Stored rows
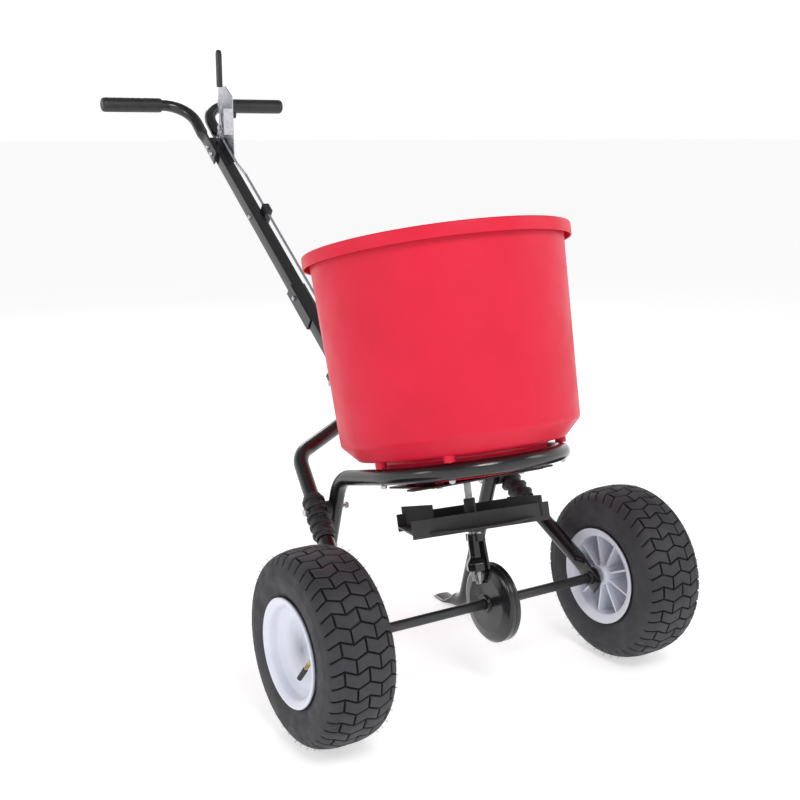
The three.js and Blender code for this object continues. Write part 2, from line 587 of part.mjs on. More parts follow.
// ---------- gear case ----------
const CASE_R = 72;
const SEAM = 22;
const CASE_FACE = 5.5;
const caseShellIn = [[AXLE_R + 0.15, CASE_FACE - 5], [17, CASE_FACE - 5], [17, CASE_FACE], [50, CASE_FACE],
  [66, 9], [CASE_R, 13], [CASE_R, SEAM - 0.15], [CASE_R - 2.5, SEAM - 0.15], [CASE_R - 2.5, 14.5], [64.5, 11.2],
  [49.5, 8], [AXLE_R + 0.15, 8]];
const CASE_SIDES = 20;
const caseShellOut = [[AXLE_R + 0.15, 36], [CASE_R - 24, 36], [CASE_R - 7, 32.5], [CASE_R - 2.5, 29.5],
  [CASE_R - 2.5, SEAM + 0.15], [CASE_R, SEAM + 0.15], [CASE_R, 31], [CASE_R - 6, 35], [CASE_R - 23, 38.5],
  [17, 38.5], [17, 42], [AXLE_R + 0.15, 42]];
const NECK_TOP = 128;
const neckParts = [
  rod(V(0, 0, 40), V(0, 0, 76), 21, 16),
  rod(V(0, 0, 76), V(0, 0, 88), 21, 16, 13),
  rod(V(0, 0, 88), V(0, 0, NECK_TOP), 13, 16),
  plateX([[-19, NECK_TOP], [-19, NECK_TOP - 12], [-24, 64], [24, 64], [19, NECK_TOP - 12], [19, NECK_TOP]].reverse(), 6, 10.5),
  box(15, 40, 12, 3, 0, NECK_TOP - 6)];
const caseIn = cut(join(turnedX(caseShellIn, CASE_SIDES), ...neckParts),
  rod(V(0, 0, 20), V(0, 0, 72), 17.5, 16),
  rod(V(0, 0, 60), V(0, 0, 140), 6.7, 24),
  turnedX([[AXLE_R + 3, 8], [49.5, 8], [64.5, 11.2], [CASE_R - 2.5, 14.5], [CASE_R - 2.5, SEAM + 20], [AXLE_R + 3, SEAM + 20]], CASE_SIDES),
  rod(V(-20, 0, 0), V(40, 0, 0), AXLE_R + 0.15, 20),
  ...[-14, 14].map((y) => rod(V(3, y, NECK_TOP - 30), V(3, y, NECK_TOP + 5), 2.4, 6)));
add('gear_case_right', caseIn, 'black');
add('gear_case_left', turnedX(caseShellOut, CASE_SIDES), 'black');
for (const [i, y] of [-14, 14].entries()) {
  add(`case_bolt_${i + 1}`, join(rod(V(3, y, NECK_TOP + GAP), V(3, y, NECK_TOP + 4.5), 4.5, 6),
    rod(V(3, y, NECK_TOP - 10), V(3, y, NECK_TOP + 1), 2, 6)), 'zinc');
}

// ---------- drive axle, crown gear, spinner ----------
const AXLE_HALF = 352;
const DRIVE_PIN_X = 281;
add('axle', cut(rod(V(-AXLE_HALF, 0, 0), V(AXLE_HALF, 0, 0), AXLE_R, 24),
  rod(V(DRIVE_PIN_X, 0, -20), V(DRIVE_PIN_X, 0, 20), 2.9, 10)), 'steel');
for (const [name, side] of SIDES) {
  const washer = turnedX([[AXLE_R + GAP, 260.2], [15, 260.2], [15, 269.6], [AXLE_R + GAP, 269.6]], 14);
  add(`axle_spacer_${name}`, side > 0 ? washer : mirrorX(washer), 'zinc');
}

// Bevel gears whose pitch cones share the axle's centre; a profile scaled from rho0 to rho1.
const CROWN_TEETH = 24;
const PINION_TEETH = 6;
const RHO = [44, 56];
const RATIO = CROWN_TEETH / PINION_TEETH;

function gridSolid(rows) {
  const n = rows.length;
  const m = rows[0].length;
  const pos = rows.flat().flatMap((p) => [p.x, p.y, p.z]);
  const idx = [];
  for (let i = 0; i < n; i += 1) {
    for (let j = 0; j < m; j += 1) {
      const a = i * m + j;
      const b = i * m + ((j + 1) % m);
      const c = ((i + 1) % n) * m + ((j + 1) % m);
      const d = ((i + 1) % n) * m + j;
      idx.push(a, b, c, a, c, d);
    }
  }
  const g = new THREE.BufferGeometry();
  g.setAttribute('position', new THREE.BufferAttribute(new Float32Array(pos), 3));
  g.setIndex(idx);
  const volume = solidVolume(g);
  if (volume < 0) {
    for (let i = 0; i < idx.length; i += 3) [idx[i + 1], idx[i + 2]] = [idx[i + 2], idx[i + 1]];
    g.setIndex(idx);
  }
  return g;
}

function solidVolume(g) {
  const p = g.attributes.position;
  const [a, b, c] = [V(0, 0, 0), V(0, 0, 0), V(0, 0, 0)];
  let sum = 0;
  for (let i = 0; i < g.index.count; i += 3) {
    a.fromBufferAttribute(p, g.index.getX(i));
    b.fromBufferAttribute(p, g.index.getX(i + 1));
    c.fromBufferAttribute(p, g.index.getX(i + 2));
    sum += a.dot(b.cross(c));
  }
  return sum;
}

// Tooth samples over one pitch: [fraction of the pitch from the tooth's middle, addendum fraction].
const TOOTH = [[-0.27, -1], [-0.13, 1], [0.13, 1], [0.27, -1]];

function crownGear() {
  const rows = [];
  for (let t = 0; t < CROWN_TEETH; t += 1) {
    for (const [f, level] of TOOTH) {
      const a = (2 * Math.PI * (t + f)) / CROWN_TEETH;
      const depth = level > 0 ? 0.028 : -0.04;
      const at = (x, r) => V(x, r * Math.cos(a), r * Math.sin(a));
      rows.push([at(20.5, AXLE_R + GAP), at(20.5, RHO[1]), at(RHO[1] * (0.25 - depth), RHO[1]),
        at(RHO[0] * (0.25 - depth), RHO[0]), at(14.5, AXLE_R + GAP)]);
    }
  }
  return gridSolid(rows);
}

function pinionGear() {
  const rows = [];
  for (let t = 0; t < PINION_TEETH; t += 1) {
    for (const [f, level] of TOOTH) {
      const a = (2 * Math.PI * (t + 0.5 + f)) / PINION_TEETH;
      const depth = level > 0 ? 0.028 : -0.04;
      const at = (z, r) => V(r * Math.cos(a), r * Math.sin(a), z);
      rows.push([at(RHO[0], 6.5 + GAP), at(RHO[0], RHO[0] * (0.25 + depth)),
        at(RHO[1], RHO[1] * (0.25 + depth)), at(RHO[1] + 6, RHO[1] * 0.25 - 3), at(RHO[1] + 6, 6.5 + GAP)]);
    }
  }
  return gridSolid(rows);
}
add('crown_gear', crownGear(), 'steel');
add('pinion', pinionGear(), 'steel');
add('spinner_shaft', cut(rod(V(0, 0, 38), V(0, 0, 330), 6.5, 20),
  rod(V(-20, 0, 300), V(20, 0, 300), 2.9, 10)), 'steel');
add('agitator', rod(V(-46, 0, 300), V(46, 0, 300), 2.6, 10), 'steel');

// ---------- impeller ----------
const FIN_AZ = THREE.MathUtils.degToRad(-21);
function makeImpeller() {
  const plate = turnedZ([[6.8, 150], [122, 150], [122, 153], [6.8, 153]], 32);
  const hub = turnedZ([[6.8, 133], [10.5, 133], [10.5, 193], [6.8, 193]], 20);
  const wall = (sign) => box(246, 2.4, 32, 0, sign * 76, 159).rotateZ(FIN_AZ);
  const floor = box(246, 152, 3, 0, 0, 151.5).rotateZ(FIN_AZ);
  const fin = (sign) => {
    const g = box(2.6, 70, 37, 0, 0, 169.5);
    return g.rotateZ(Math.atan2(-27, 64) * -1).translate(sign * -61, sign * 83, 0);
  };
  return cut(join(plate, floor, hub, wall(1), wall(-1), fin(1), fin(-1)),
    rod(V(0, 0, 120), V(0, 0, 200), 6.8, 20));
}
add('impeller', makeImpeller(), 'plastic');

// ---------- wheels ----------
function rimGeometry(side) {
  // The outer face is closed, so the profile runs from the axis out over the face, round the barrel and
  // back to the axis behind the face.
  const face = [[0, 30.5], [64, 34.5], [75.5, 40], [75.5, -54], [92, -62.8], [92, -58.2], [80, -50], [80, 50],
    [92, 58.2], [92, 62.6], [88, 63.3], [78, 57], [74.5, 44.5], [62, 37], [0, 34]];
  const shell = turnedX(face, WHEEL_SIDES);
  const hub = rod(V(-58, 0, 0), V(32, 0, 0), 19, 14);
  const ribs = Array.from({ length: 9 }, (_, k) => box(80, 3.6, 59.5, -8, 0, 47.2)
    .rotateX((2 * Math.PI * k) / 9));
  const tools = [rod(V(-70, 0, 0), V(25, 0, 0), AXLE_R + 0.15, 20)];
  if (side > 0) {
    const x = DRIVE_PIN_X - TRACK_HALF;
    tools.push(rod(V(x, 0, -30), V(x, 0, 30), 2.9, 10));
  }
  // Hole for the valve through the barrel.
  const a = VALVE_AZ;
  tools.push(rod(V(50, 60 * Math.cos(a), 60 * Math.sin(a)), V(50, 95 * Math.cos(a), 95 * Math.sin(a)), 4.4, 12));
  return cut(join(shell, hub, ...ribs), ...tools);
}

const VALVE_AZ = Math.PI + 0.05;
const WHEEL_SIDES = 24;
const TYRE_PROFILE = [[80.4, -47], [93, -57.2], [116, -63.5], [141, -61.5], [158, -50],
  [WHEEL_R, -22], [WHEEL_R, 22], [158, 50], [141, 61.5], [116, 63.5], [93, 57.2],
  [80.4, 47], [80.4, 38], [110, 54], [142, 52], [156, 24], [156, -24], [142, -52], [110, -54], [80.4, -38]];

function valveGeometry() {
  const a = VALVE_AZ;
  const from = V(50, 79 * Math.cos(a), 79 * Math.sin(a));
  const knee = V(51, 66 * Math.cos(a), 66 * Math.sin(a) - 2);
  const end = V(63.5, -38, -36);
  return { stem: tube(bent([{ at: from }, { at: knee, radius: 9 }, { at: knee.clone().lerp(end, 0.45) }], 3), 3.2, 8),
    cap: rod(knee.clone().lerp(end, 0.45 + 0.012), end, 4.6, 12) };
}

for (const [name, side] of SIDES) {
  const place = (g) => {
    const moved = g.translate(TRACK_HALF, 0, 0);
    return side > 0 ? moved : mirrorX(moved);
  };
  add(`rim_${name}`, place(rimGeometry(side)), 'rim');
  add(`tyre_${name}`, place(turnedX(TYRE_PROFILE, WHEEL_SIDES).rotateX(LEAN)), 'tyre');
  const valve = valveGeometry();
  add(`valve_${name}`, place(valve.stem), 'brass');
  add(`valve_cap_${name}`, place(valve.cap), 'rubber');
}
add('drive_pin', rod(V(DRIVE_PIN_X, 0, -24), V(DRIVE_PIN_X, 0, 24), 2.5, 10), 'zinc');

// ---------- stand it on the floor: lean, then put the origin at the middle of its base ----------
spreader.rotation.x = -LEAN;
spreader.position.z = WHEEL_R;
group.updateMatrixWorld(true);
const bounds = new THREE.Box3().setFromObject(group, true);
const centre = bounds.getCenter(V(0, 0, 0));
spreader.position.x -= centre.x;
spreader.position.y -= centre.y;
spreader.position.z -= bounds.min.z;

export default group;
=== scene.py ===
"""Garden spreader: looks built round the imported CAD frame.

Lengths in the mesh code are millimetres in the spreader's own frame: axle centre at the origin, +Z up the
hopper's axis, +Y to the handle and +X to the left. Materials, lights and the camera are in metres.
"""
import json
import math

import bmesh
import bpy
import numpy as np
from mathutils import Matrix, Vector
from mathutils.geometry import tessellate_polygon


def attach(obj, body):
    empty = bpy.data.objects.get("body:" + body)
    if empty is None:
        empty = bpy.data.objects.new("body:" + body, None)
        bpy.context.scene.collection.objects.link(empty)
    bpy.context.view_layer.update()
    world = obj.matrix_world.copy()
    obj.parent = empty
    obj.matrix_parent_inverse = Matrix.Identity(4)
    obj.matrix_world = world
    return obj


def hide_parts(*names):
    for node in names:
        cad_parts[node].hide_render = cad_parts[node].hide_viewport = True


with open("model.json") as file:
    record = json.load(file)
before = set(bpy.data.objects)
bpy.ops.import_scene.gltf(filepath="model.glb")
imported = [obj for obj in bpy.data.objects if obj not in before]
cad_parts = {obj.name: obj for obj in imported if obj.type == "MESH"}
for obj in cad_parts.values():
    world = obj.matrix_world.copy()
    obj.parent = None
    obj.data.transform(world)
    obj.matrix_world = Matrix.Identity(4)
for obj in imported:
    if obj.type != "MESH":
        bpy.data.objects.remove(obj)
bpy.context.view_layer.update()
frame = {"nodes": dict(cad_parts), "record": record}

JOINTS = {j["name"]: j for j in frame["record"]["behaviour"]["joints"]}
AXLE = np.array(JOINTS["drive_wheel_spin"]["pos_m"])
LEAN_SIN, LEAN_COS = JOINTS["spinner_spin"]["axis"][1:]
LEAN = math.atan2(LEAN_SIN, LEAN_COS)
TUBE_R = 14.3
AXLE_R = 9.0
BORE_R = AXLE_R + 0.15
WHEEL_R = 165.0
TRACK_HALF = 329.0
GAP = 0.3
SIDES = (("left", 1), ("right", -1))


# ---------- own frame and row frame ----------
def vec(x, y, z):
    return np.array([x, y, z], float)


def unit(v):
    return v / np.linalg.norm(v)


def place(points):
    """Own-frame millimetres to row-frame metres."""
    p = np.asarray(points, float).reshape(-1, 3)
    x, y, z = p.T
    turned = np.stack([x, y * LEAN_COS + z * LEAN_SIN, z * LEAN_COS - y * LEAN_SIN], 1)
    return turned / 1000 + AXLE


def stood(x, y, z):
    """Own-frame point of a point given upright: y behind the axle, z above the floor."""
    h = z - WHEEL_R
    return vec(x, y * LEAN_COS - h * LEAN_SIN, y * LEAN_SIN + h * LEAN_COS)


# ---------- shapes: each returns (points, faces) ----------
def loft(rings, caps=True, joined=False):
    """Skin over closed rings of equal length; joined links the last ring to the first."""
    n, m = len(rings), len(rings[0])
    points = np.concatenate([np.asarray(r, float) for r in rings])
    faces = []
    for i in range(n if joined else n - 1):
        a, b = i * m, ((i + 1) % n) * m
        faces += [(a + j, a + (j + 1) % m, b + (j + 1) % m, b + j) for j in range(m)]
    if caps and not joined:
        faces += [tuple(range(m))[::-1], tuple(range((n - 1) * m, n * m))]
    return points, faces


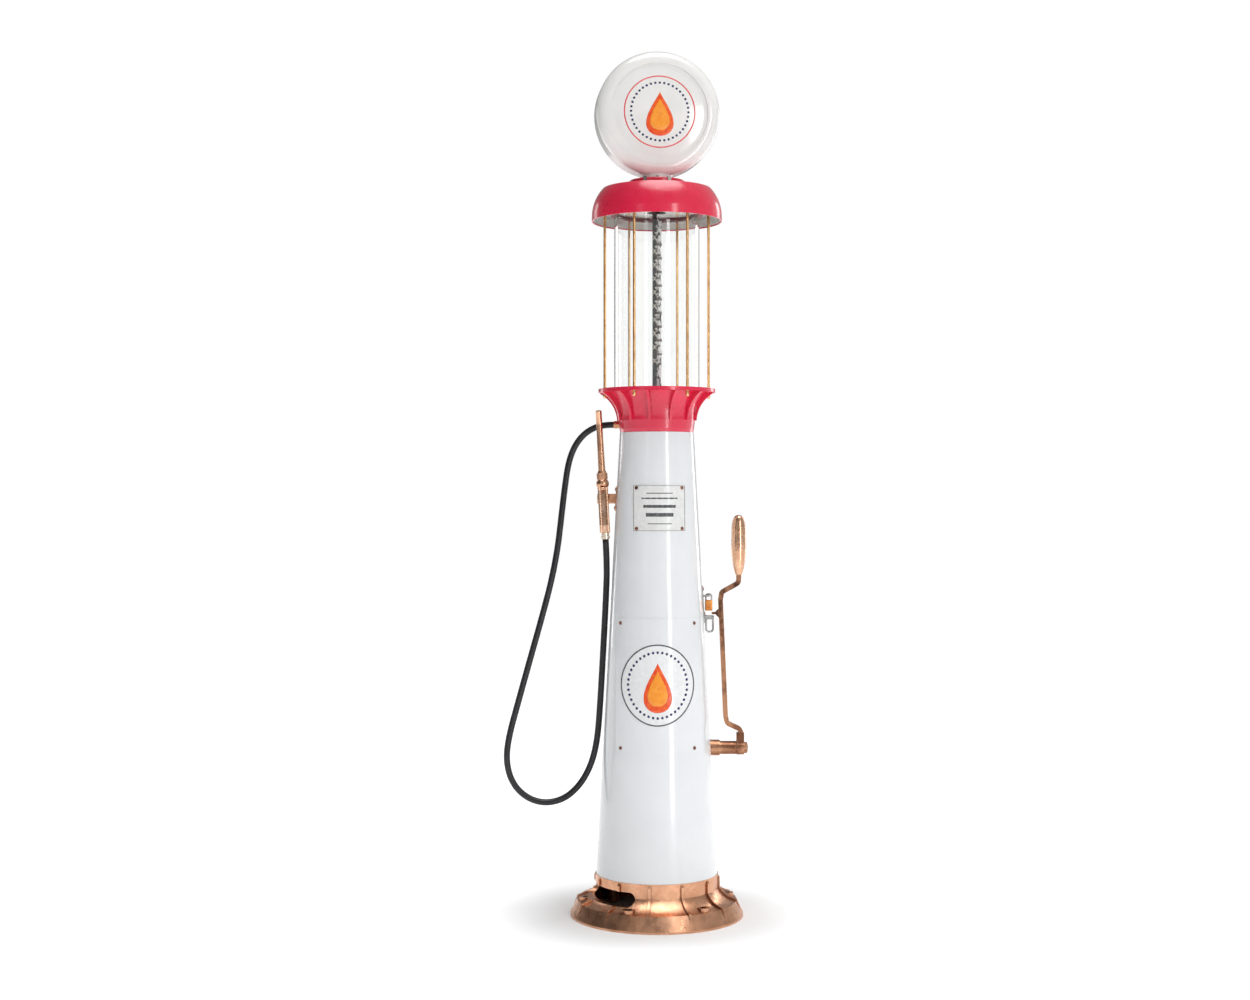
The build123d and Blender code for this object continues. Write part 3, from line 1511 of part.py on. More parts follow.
with BuildPart() as nozzle_trigger:
    for side in (-1, 1):
        rail_plane = Plane(
            origin=nozzle_centre + nozzle_right * side * trigger_rail_x, x_dir=(0, 1, 0), z_dir=nozzle_right
        )
        with BuildLine(rail_plane) as rail_path:
            FilletPolyline(*trigger_route, radius=14)
        with BuildSketch(Plane(origin=rail_path.line @ 0, x_dir=nozzle_right, z_dir=rail_path.line % 0)):
            Circle(trigger_rail_r)
        sweep(path=rail_path.line)
    with BuildSketch(nozzle_side):
        with BuildLine():
            FilletPolyline(*trigger_route[1:], radius=14)
        trace(line_width=3)
    extrude(amount=trigger_rail_x, both=True)
    with BuildSketch(nozzle_side.offset(-6.5)):
        with Locations((trigger_pivot_y, trigger_pivot_h - 6)):
            Rectangle(30, 22)
    extrude(amount=13, mode=Mode.SUBTRACT)
    with BuildSketch(nozzle_side.offset(-trigger_rail_x - trigger_rail_r - 1)):
        with Locations((trigger_pivot_y, trigger_pivot_h)):
            Circle(trigger_pin_r)
    extrude(amount=2 * (trigger_rail_x + trigger_rail_r + 1))

web_y = trigger_pivot_y + (stem_h - trigger_pivot_h + 6) * tan(trigger_slope)
stem_tip = -web_y - 1.5 - 0.8  # how far the stem's rounded tip stands in front of the body's axis

with BuildPart() as valve_stem:
    with BuildSketch(stem_plane.offset(5)):
        Circle(stem_r)
    extrude(amount=stem_tip - 5)
    fillet(valve_stem.faces().sort_by(Axis.Y)[0].edges(), stem_r - 0.3)

with BuildPart() as hose_ferrule:
    with BuildSketch(nozzle_plane(-190)):
        Circle(13.2)
    extrude(amount=190 + body_foot_h)
    with BuildSketch(nozzle_plane(-187)):
        Circle(15.5)
    extrude(amount=8)
    with BuildSketch(nozzle_plane(-190)):
        Circle(body_bore_r)
    extrude(amount=40, mode=Mode.SUBTRACT)

hook_low_z = hook_z - hook_height / 2
arm_outer = hook_arm_gap + hook_arm_thickness
arm_x = nozzle_x + (nozzle_z - hook_z) * tan(lean)  # the leaning nozzle's axis at the hook's height

with BuildPart() as nozzle_hook:
    add(wall_patch(-90, hook_z, hook_plate_width, hook_plate_height, 9, bracket_thickness))
    with BuildSketch(Plane.YZ.offset(-column_radius(hook_z) - 2)):
        with Locations((0, hook_z)):
            RectangleRounded(16, hook_height, 4)
    extrude(amount=arm_x + arm_outer - 3 + column_radius(hook_z) + 2)
    with BuildSketch(Plane.XY.offset(hook_low_z)):
        with Locations((arm_x, 4)):
            RectangleRounded(2 * arm_outer, 2 * arm_outer - 4, 10)
        with Locations((arm_x, 0)):
            Circle(hook_arm_gap, mode=Mode.SUBTRACT)
        with Locations((arm_x, -30)):
            Rectangle(2 * hook_arm_gap, 60, mode=Mode.SUBTRACT)
    extrude(amount=hook_height)
    with BuildSketch(Plane.YZ.offset(arm_x - arm_outer - 1)):
        with BuildLine():
            Polyline(
                (-30, hook_low_z - 2),
                (-2, hook_low_z - 2),
                (-18, hook_z + 6),
                (-30, hook_z + 6),
                close=True,
            )
        make_face()
    extrude(amount=2 * arm_outer + 2, mode=Mode.SUBTRACT)
    with Locations(*hook_screw_planes):
        add(screw_drill.part, mode=Mode.SUBTRACT)

with BuildPart() as bracket_screws:
    with Locations(*keeper_screw_planes, *hook_screw_planes):
        add(round_screw.part)

# ======================= hose =======================

hose_radii = tube_radii(hose_points)
hose_way = Vector(*hose_points[1]) - Vector(*hose_points[0])

with BuildPart() as hose:
    with BuildLine() as hose_path:
        FilletPolyline(*hose_points, radius=hose_radii)
    with BuildSketch(Plane(origin=hose_points[0], z_dir=hose_way)):
        Circle(hose_r)
    sweep(path=hose_path.line)

hose_length = sum(edge.length for edge in hose_path.line.edges())
print("hose length", round(hose_length), "radii", [round(r) for r in hose_radii])
print("hose volume over section times length", round(hose.part.volume / (pi * hose_r**2 * hose_length), 4))

pieces = {
    "base_casting": base_casting,
    "column_shell": column_shell,
    "access_door": access_door,
    "column_emblem": column_emblem,
    "name_plate": name_plate,
    "cover_screws": cover_screws,
    "crown_casting": crown_casting,
    "glass_cylinder": glass_cylinder,
    "glass_gasket_lower": glass_gasket_lower,
    "glass_gasket_upper": glass_gasket_upper,
    "cylinder_head": cylinder_head,
    "tie_rods": tie_rods,
    "rod_nuts_lower": rod_nuts_lower,
    "rod_nuts_upper": rod_nuts_upper,
    "dome_cap": dome_cap,
    "cap_liner": cap_liner,
    "globe_collar": globe_collar,
    "collar_clips": collar_clips,
    "globe_body": globe_body,
    "globe_lens_front": globe_lens_front,
    "globe_lens_rear": globe_lens_rear,
    "globe_bolts": globe_bolts,
    "lamp_socket": lamp_socket,
    "lamp_bulb": lamp_bulb,
    "gauge_strip": gauge_strip,
    "gauge_markers": gauge_markers,
    "gauge_clips": gauge_clips,
    "overflow_pipe": overflow_pipe,
    "delivery_pipe": delivery_pipe,
    "dispense_pipe": dispense_pipe,
    "suction_pipe": suction_pipe,
    "hose_outlet": hose_outlet,
    "pump_cylinder": pump_cylinder,
    "pump_head": pump_head,
    "pump_frame": pump_frame,
    "foot_valve": foot_valve,
    "foot_valve_disc": foot_valve_disc,
    "piston": piston,
    "piston_valve_disc": piston_valve_disc,
    "rack_rod": rack_rod,
    "pinion": pinion,
    "lever_shaft": lever_shaft,
    "shaft_bush": shaft_bush,
    "shaft_hub": shaft_hub,
    "lever_bar": lever_bar,
    "lever_grip": lever_grip,
    "shaft_nut": shaft_nut,
    "lever_keeper": lever_keeper,
    "bracket_screws": bracket_screws,
    "hasp_link": hasp_link,
    "padlock_shackle": padlock_shackle,
    "padlock_body": padlock_body,
    "nozzle_hook": nozzle_hook,
    "nozzle_body": nozzle_body,
    "spout_nut": spout_nut,
    "nozzle_spout": nozzle_spout,
    "nozzle_trigger": nozzle_trigger,
    "valve_stem": valve_stem,
    "hose_ferrule": hose_ferrule,
    "hose": hose,
}
for name, piece in pieces.items():
    piece.part.label = name
    export_step(piece.part, f"parts/{name}.step")
print(len(pieces), "nodes")
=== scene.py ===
import json
from math import cos, pi, radians, sin

import bpy
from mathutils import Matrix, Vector
from mathutils.bvhtree import BVHTree


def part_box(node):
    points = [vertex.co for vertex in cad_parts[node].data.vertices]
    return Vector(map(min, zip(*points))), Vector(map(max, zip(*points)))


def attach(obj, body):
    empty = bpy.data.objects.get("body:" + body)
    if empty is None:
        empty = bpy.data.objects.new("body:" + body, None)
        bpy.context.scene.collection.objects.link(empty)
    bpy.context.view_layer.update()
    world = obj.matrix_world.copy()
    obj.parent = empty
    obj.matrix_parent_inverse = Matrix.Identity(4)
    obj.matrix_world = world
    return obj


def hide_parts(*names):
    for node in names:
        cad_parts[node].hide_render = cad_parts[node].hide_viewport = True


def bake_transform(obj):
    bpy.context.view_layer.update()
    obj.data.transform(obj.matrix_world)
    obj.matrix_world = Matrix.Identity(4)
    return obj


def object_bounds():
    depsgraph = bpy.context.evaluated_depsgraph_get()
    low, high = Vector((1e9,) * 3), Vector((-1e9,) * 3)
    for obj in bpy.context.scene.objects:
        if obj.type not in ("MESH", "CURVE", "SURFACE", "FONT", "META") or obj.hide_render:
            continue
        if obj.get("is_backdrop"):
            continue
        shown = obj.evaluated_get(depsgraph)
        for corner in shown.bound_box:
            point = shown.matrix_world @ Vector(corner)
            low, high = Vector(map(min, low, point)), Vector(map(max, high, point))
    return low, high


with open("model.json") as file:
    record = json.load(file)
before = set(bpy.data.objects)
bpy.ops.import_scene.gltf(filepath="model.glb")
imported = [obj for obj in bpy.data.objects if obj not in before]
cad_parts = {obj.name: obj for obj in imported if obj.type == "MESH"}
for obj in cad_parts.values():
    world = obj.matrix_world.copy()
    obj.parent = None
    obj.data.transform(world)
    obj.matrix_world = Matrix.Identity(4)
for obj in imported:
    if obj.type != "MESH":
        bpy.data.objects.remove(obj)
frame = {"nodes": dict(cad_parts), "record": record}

cad_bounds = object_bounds()

# ---- the view, in metres ----
camera_place = (-0.1084, -5.995, 1.427)
camera_lens = 50.63
camera_shift_y = -0.004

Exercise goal
Quote only the lines running from the line that holds "spreader.position.z = WHEEL_R;" to the line that holds "import numpy as np", both ends included.

Worked answer
spreader.position.z = WHEEL_R;
group.updateMatrixWorld(true);
const bounds = new THREE.Box3().setFromObject(group, true);
const centre = bounds.getCenter(V(0, 0, 0));
spreader.position.x -= centre.x;
spreader.position.y -= centre.y;
spreader.position.z -= bounds.min.z;

export default group;
=== scene.py ===
"""Garden spreader: looks built round the imported CAD frame.

Lengths in the mesh code are millimetres in the spreader's own frame: axle centre at the origin, +Z up the
hopper's axis, +Y to the handle and +X to the left. Materials, lights and the camera are in metres.
"""
import json
import math

import bmesh
import bpy
import numpy as np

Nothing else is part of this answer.